In 1989, prior to starting at the University, she worked at National Archives as a preservation technician, preparing the Māori Land Court minute books for copying. Then she worked at the New Zealand Rail Library as a library assistant.

“When I first came to Vic it was to do a degree that meant I could go to Australia to do a scholarship in paper conservation. I did have some technical experience, but I moved more into the intellectual side once I’d finished my degree.

“My first year I got pregnant with my eldest son Rerewha i te Rangi and so life changed. I was doing my double major in Māori and history, because they were the things that interested me. I dropped that to do the [Diploma in] Tohu Māoritanga, and I did that while my son was a baby.

“I finished that, and when he was old enough and at the Kohanga up there, I focused on my history degree and completed that and had another baby, Tuparahuia, as well. Then I decided, what is vocational?

“I had worked as a library assistant while I was at Vic in my first year before I had my son, but what I really loved was archiving, so I did the Master of Library and Information Studies with an archives focus. That was a one-year course on top of the degree. I did it over two years and had another baby, my daughter Ohomairangi, as well.”

For her research paper she wrote a bibliography of what was in the Alexander Turnbull Library written by, or about, Māori women in the 19th century.

“You had to come up with a certain number of entries, I think it was 250, and list them and describe them.

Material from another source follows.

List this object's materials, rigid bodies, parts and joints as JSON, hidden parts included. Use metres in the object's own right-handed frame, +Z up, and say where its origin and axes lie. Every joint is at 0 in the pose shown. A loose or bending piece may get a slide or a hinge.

It was basically six months spent, days in there reading through screeds and screeds of information to find out things about Māori women.”

Ms Love was initially unsure of becoming a chief executive.

“The things I really wanted to achieve in my life were supporting people to find connection with their taonga, in particular supporting Māori and making a world that is somewhat inaccessible to Māori more accessible.

“I didn’t know whether being a CE would be the right step for me. However I have found, and I wonder whether it’s the influence of my tūpuna, that I feel a sense of purpose in being in a position to influence programmes of work, both at Ngā Taonga and across the sector

“One of my kaumatua who was very influential in supporting me used to say to me, ‘you are going to make a great kuia’. And I’d say, ‘what do you mean by that, uncle?’ and he’d say, ‘coz you’re so bossy’.

“It is a challenge that I am continuing to come to terms with–that, at the end of the day, things are my responsibility. So I have to think carefully about a decision, but I also have to listen to everybody and get a good sense of, am I making the right decision on the basis of what I’ve heard, not just on what I might think?”

The level 4 and 3 lockdowns were difficult for the archive. While staff worked from home, they could not access material and huge files could not be sent electronically.

“We were also seeing that people who would normally be using us were focused on other things, or couldn’t get funding for their projects.

“It’s all really a waiting game now. Our current plan sees us not returning to full service, including onsite access for the public, until we get to level 1.

“The positive about this is it is a moment to pause and reflect and figure out what is really important for us to be doing long-term.

“We have a real opportunity and some big challenges ahead of us. It is an amazing time to be leading our organisation.”